PRINT MEDIUMS AND FLAME WARS

This is Steven Petrick writing.

One the things that people need to understand is that general communication is often accompanied by visual and audio cues. We grasp that the other member of a conversation is not trying to be offensive, or challenging, based on his or her expression, general posture, and the tone and volume of their voices. All of these are missing from messages posted on a bulletin board or, indeed, in any merely "print" medium. If you read an author's work in a body of fiction, the author has to use more words to set the stage. The author must tell you that the speaker has leaned in (an aggressive posture), taken a harsh tone to his or her voice, perhaps lowered his or her voice to a "sibilant hiss of menace".

In an exchange on a bulletin board things depend on word choices. Worse, due to the great variance in levels of education, regional variations, and other background factors, mere word choice can be seen by the reader to be challenging, or derogatory, or simply offensive. The result can be a minor disagreement mushrooming into a major fight in which emotion comes into play preventing any reasoned discussion, and soon any rational resolution of the disagreement.

The hard thing to do is try to be the peacemaker, not even peacemaker, but simply a mediator of your own disagreement. If someone posts text that causes your own hackles to rise, at least have the courtesy to ask if their statement is actually what they meant to say.

People sometimes post in a rush because they have other things to do. This can cause them to not think their word choices through while you have the liberty of reading what they wrote, and re-reading it, and in your own mind through the prisms of your own background you mentally assign a tone and a posture to it.

No matter how much a missive seems to be geared towards belittling or insulting or otherwise disrespectful, if it does not absolutely include a statement (and sometimes even when it does) you might first ask if being harmful was intended.

Sometimes someone might call you a "moron" literally, but the person might be presuming on your prior communications and assuming that you will realize that it is a jest, intended as harmless jape among friends.

It is all to easy to explode in righteous indignation. Take a moment to draw a breath, think the matter through, and ask.

You might avoid losing your best friend on the internet because in a rush he or she forgot to include a "Smiley Face" icon or simply to add the word "Smile" after a particular line of text.

People get distracted or busy and things get posted that are not meant.

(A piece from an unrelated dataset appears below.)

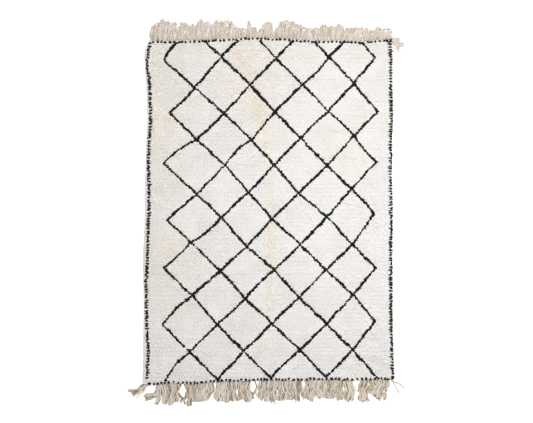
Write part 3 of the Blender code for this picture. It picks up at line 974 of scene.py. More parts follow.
@dataclass
class KnottedPile:
    """The pile: a tuft for every knot, in rows across the rug, each row shifted by half a knot.

    Attributes:
        outline: the field's edge.
        lattice: the dark lines.
        border: the dark dashes.
        pitch_across: from knot to knot.
        pitch_along: from row to row.
        scatter: how far a knot strays from its place, as a share of the pitch.
        margin: how far in from the edge the outermost knots are.
        foot: the height of a knot's root on the ground weave.
        rise: how much higher its tip is.
        reach: how far it falls.
        width: a tuft's breadth.
        plump: its thickness.
        curl: how far its tip swings, usually.
        lean: how the way it falls drifts over the field, in radians.
        uneven_lean: how it differs from tuft to tuft, usually.
        edge_lean: how much it turns outwards at a side.
        parting_lean: how much it turns away from a parting.
        reach_drift: how its reach drifts, as a share.
        waves: how the pile's height drifts.
        ridges: low ridges across the rug, where rows of knots were beaten closer.
        warm_drift: how the wool's warmth changes from batch to batch of yarn.
        ridge_run: how fast ridges and warm_drift change across the rug, for how they change along it.
        parting_drop: how much lower the pile is in a parting.
        edge_breadth: how far in the pile grows shorter towards the edge.
        edge_height: how high it is at the edge, as a share.
        overhang: how far a tuft may pass the edge.
        strips: how many pieces the ivory pile is shared out among.
        rim_step: from tuft to tuft of the rim.
        rim_tiers: the rows that fall outwards at the edge.
        dash_asides: where a dash's yarns lie across it, as shares of its half thickness.
        dash_lift: how much higher the dashes' yarns start and end.
        seed: what the tufts' unevenness is drawn from.
    """

    outline: Outline
    lattice: Lattice
    border: Border
    pitch_across: float = 0.0066
    pitch_along: float = 0.0084
    scatter: float = 0.17
    margin: float = 0.005
    foot: float = 0.0055
    rise: float = 0.0112
    reach: float = 0.0145
    width: float = 0.0128
    plump: float = 0.0023
    curl: float = 0.0016
    lean: tuple[SoftNoise, SoftNoise] = (SoftNoise(0.11, 31, 0.3), SoftNoise(0.034, 32, 0.35))
    uneven_lean: float = 0.15
    edge_lean: float = 1.1
    parting_lean: float = 0.7
    reach_drift: SoftNoise = SoftNoise(0.05, 33, 0.12)
    waves: tuple[SoftNoise, SoftNoise] = (SoftNoise(0.16, 34, 0.001), SoftNoise(0.045, 35, 0.0006))
    ridges: SoftNoise = SoftNoise(0.026, 36, 0.0007)
    warm_drift: SoftNoise = SoftNoise(0.045, 37, 0.16)
    ridge_run: float = 0.22
    parting_drop: float = 0.0022
    edge_breadth: float = 0.014
    edge_height: float = 0.72
    overhang: float = 0.003
    strips: int = 5
    rim_step: float = 0.006
    rim_tiers: tuple[Tier, ...] = (
        Tier(0.001, 0.0072, 0.0066, 0.005, Edges.SIDES),
        Tier(0.0052, 0.01, 0.007, 0.005, Edges.ALL),
        Tier(0.006, 0.0112, 0.008, 0.011, Edges.UPPER),
    )
    dash_asides: tuple[float, ...] = (-0.6, 0.0, 0.6)
    dash_lift: float = 0.0038
    seed: int = 41

    def warmth_at(self, x: Array, y: Array) -> tuple[Array, Array, Array]:
        """Work out how warm the wool is, and how the pile parts.

        A cloud and a parting both fade as a bell curve, exp(-d squared), d being the distance from the
        middle for the half breadth.

        Args:
            x: places across.
            y: places along.

        Returns:
            The warmth, how fully the pile is parted, and the side of the parting, -1 or 1.
        """
        shift_x, shift_y = MIDDLE_OF_FIELD
        warmth, parted, side = np.zeros_like(x), np.zeros_like(x), np.ones_like(x)
        for cloud in CLOUDS:
            right = (x - cloud.across - shift_x) / cloud.half_across
            up = (y - cloud.along - shift_y) / cloud.half_along
            warmth += cloud.warmth * np.exp(-(right**2 + up**2))
        for parting in PARTINGS:
            start, end = np.add(parting.start, MIDDLE_OF_FIELD), np.add(parting.end, MIDDLE_OF_FIELD)
            near = np.exp(-((line_distance(x, y, start, end) / parting.breadth) ** 2))
            warmth += parting.warmth * near
            run = end - start
            way = np.sign((x - start[0]) * run[1] - (y - start[1]) * run[0]) * (1 if run[1] >= 0 else -1)
            side = np.where(near > parted, way, side)
            parted = np.maximum(parted, near * parting.warmth)
        return warmth, parted, side

    def past_edge(self, x: Array, y: Array) -> Array:
        """Return how far past the edge each place is, below zero inside it."""
        return -self.outline.insets(x, y).min(axis=0)

    def tufts_at(self, x: Array, y: Array, draw: Draw) -> Tufts:
        """Grow a tuft at each place, as it falls in the open field and near an edge.

        Sizes are the usual ones times a random number about one. The reach and rise also drift over the
        field, and the pile is lower near the edge and in a parting.

        Args:
            x: the roots' places across.
            y: the roots' places along.
            draw: where the differences from tuft to tuft come from.

        Returns:
            The tufts.
        """
        turned_within = 0.03
        shortest, longest, stump = 0.6, 1.35, 0.25
        least_warm, fleck_warm, fleck_power = 0.12, 1.9, 3
        uneven_reach, uneven_rise, uneven_width, uneven_plump = 0.1, 0.06, 0.11, 0.1
        count = len(x)
        insets = self.outline.insets(x, y)
        near_left, near_right = (1 - smooth_step(inset / turned_within) for inset in insets[:2])
        inwards = smooth_step(insets.min(axis=0) / self.edge_breadth)
        shorter = self.edge_height + (1 - self.edge_height) * inwards
        warmth, parted, side = self.warmth_at(x, y)
        warmth += self.warm_drift.at(x * self.ridge_run, y)
        heading = sum(noise.at(x, y) for noise in self.lean) + draw.normal(0, self.uneven_lean, count)
        heading += self.edge_lean * (near_right - near_left) + self.parting_lean * parted * side
        reach = self.reach * (1 + self.reach_drift.at(x, y)) * draw.normal(1, uneven_reach, count)
        reach = np.clip(reach, shortest * self.reach, longest * self.reach)
        outside = self.past_edge(x + reach * np.sin(heading), y - reach * np.cos(heading)) - self.overhang
        reach = np.clip(reach - np.clip(outside, 0, None), stump * self.reach, None)
        waves = sum(noise.at(x, y) for noise in self.waves) + self.ridges.at(x * self.ridge_run, y)
        rise = (self.rise + waves) * draw.normal(1, uneven_rise, count) * shorter
        fleck = least_warm + fleck_warm * draw.random(count) ** fleck_power
        return Tufts(
            x=x, y=y, foot=np.full(count, self.foot), heading=heading, reach=reach,
            rise=rise - self.parting_drop * parted, width=self.width * draw.normal(1, uneven_width, count),
            plump=self.plump * draw.normal(1, uneven_plump, count), curl=draw.normal(0, self.curl, count),
            tone=draw.random(count), warmth=np.clip(warmth * fleck, 0, 1),
        )

    def bed(self, draw: Draw) -> Tufts:
        """Grow the open field's tufts, in rows.

        Args:
            draw: where their unevenness comes from.

        Returns:
            The tufts.
        """
        low, high = self.outline.ring.min(axis=0), self.outline.ring.max(axis=0)
        columns = int((high[0] - low[0]) / self.pitch_across) + 1
        rows = int((high[1] - low[1]) / self.pitch_along) + 1
        column, row = np.meshgrid(np.arange(columns), np.arange(rows))
        x = low[0] + (column + (row % 2) / 2) * self.pitch_across
        y = low[1] + row * self.pitch_along
        x = (x + draw.uniform(-self.scatter, self.scatter, x.shape) * self.pitch_across).ravel()
        y = (y + draw.uniform(-self.scatter, self.scatter, y.shape) * self.pitch_along).ravel()
        inside = self.past_edge(x, y) < -self.margin
        return self.tufts_at(x[inside], y[inside], draw)

    def rim(self, draw: Draw) -> Tufts:
        """Grow the tufts that fall outwards at the edge of the ground weave.

        Down the sides they are in two tiers. Along the ends the lower tier is left out, because the warp
        comes out there, and the upper end has a further row inside the first, since the open field's
        tufts fall away from it.

        Args:
            draw: where their unevenness comes from.

        Returns:
            The tufts.
        """
        stray, uneven_heading, uneven_reach, uneven_rise = 0.0008, 0.35, 0.15, 0.1
        grown = None
        for tier in self.rim_tiers:
            places, outwards = self.outline.walk(self.rim_step, tier.inset)
            chosen = tier.edges.chosen(outwards)
            places, outwards = places[chosen], outwards[chosen]
            count = len(places)
            tufts = self.tufts_at(places[:, 0] + draw.normal(0, stray, count), places[:, 1], draw)
            tufts.foot[:] = tier.foot
            turn = draw.normal(0, uneven_heading, count)
            tufts.heading[:] = np.arctan2(outwards[:, 0], -outwards[:, 1]) + turn
            tufts.reach[:] = tier.reach * draw.normal(1, uneven_reach, count)
            tufts.rise[:] = tier.rise * draw.normal(1, uneven_rise, count)
            grown = grown.with_more(tufts) if grown else tufts
        return grown

    def dash_tufts(self, dashes: Dashes, draw: Draw) -> Tufts:
        """Lay the yarns of the border's dashes over the rest of the pile, short of the field's edge.

        Args:
            dashes: the dashes.
            draw: where their unevenness comes from.

        Returns:
            The tufts.
        """
        narrower, covered, overhang, stump = 0.56, 0.86, 0.0095, 0.3
        uneven_heading, uneven_reach, uneven_rise = 0.1, 0.08, 0.05
        x, y, heading, length = dashes.yarns(self.dash_asides)
        x = np.clip(x, self.outline.left(y), self.outline.right(y))
        y = np.clip(y, self.outline.lower(x), self.outline.upper(x))
        tufts = self.tufts_at(x, y, draw)
        tufts.heading[:] = heading + draw.normal(0, uneven_heading, len(x))
        reach = covered * length * draw.normal(1, uneven_reach, len(x))
        outside = self.past_edge(x + reach * np.sin(tufts.heading), y - reach * np.cos(tufts.heading))
        tufts.reach[:] = np.clip(reach - np.clip(outside - overhang, 0, None), self.reach * stump, None)
        tufts.width *= narrower
        tufts.foot += self.dash_lift
        tufts.rise[:] = self.rise * draw.normal(1, uneven_rise, len(x))
        return tufts

    def build(self, finishes: dict[Yarn, Material]) -> list[Object]:
        """Make the pile's pieces. A tuft is dark where it shows on a line of the lattice or on a dash.

        Args:
            finishes: the wool of each colour.

        Returns:
            The ivory strips, from the lower end up, and then the dark piece.
        """
        draw = np.random.default_rng(self.seed)
        border_breadth, line_margin, shrink = 0.05, 0.004, 0.002
        dashes = self.border.dashes(self.outline)
        tufts = self.bed(draw).with_more(self.rim(draw))
        x, y = tufts.seen_at()
        past = self.past_edge(x, y)
        near_edge = past > -border_breadth
        on_dash = np.zeros(len(x), dtype=bool)
        on_dash[near_edge] = dashes.covers(x[near_edge], y[near_edge], -shrink)
        is_dark = on_dash | (self.lattice.beyond(x, y) < 0) & (past < -line_margin)
        dark = tufts.only(is_dark).with_more(self.dash_tufts(dashes, draw))
        ivory = tufts.only(~is_dark)
        ivory = ivory.only(np.argsort(ivory.y, kind="stable"))
        form = TuftForm()
        pieces = []
        for strip, members in enumerate(np.array_split(np.arange(len(ivory.x)), self.strips), start=1):
            name = f"{Yarn.IVORY.value}_pile_{strip}"
            pieces.append(form.build(name, ivory.only(members), finishes[Yarn.IVORY]))
        pieces.append(form.build(f"{Yarn.DARK.value}_pile", dark, finishes[Yarn.DARK]))
        return pieces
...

Never post in the heat of an emotional moment, and if you can, consider the other person or persons before you do post.

It does not hurt to ask someone if they meant to be insulting. They might reply with an embarrassed note that it was not their intention.

It costs you a few seconds of time to ask such a question, and could save you endless hours of burning up in anger for a slight that was not intended and avoid the loss of a friend.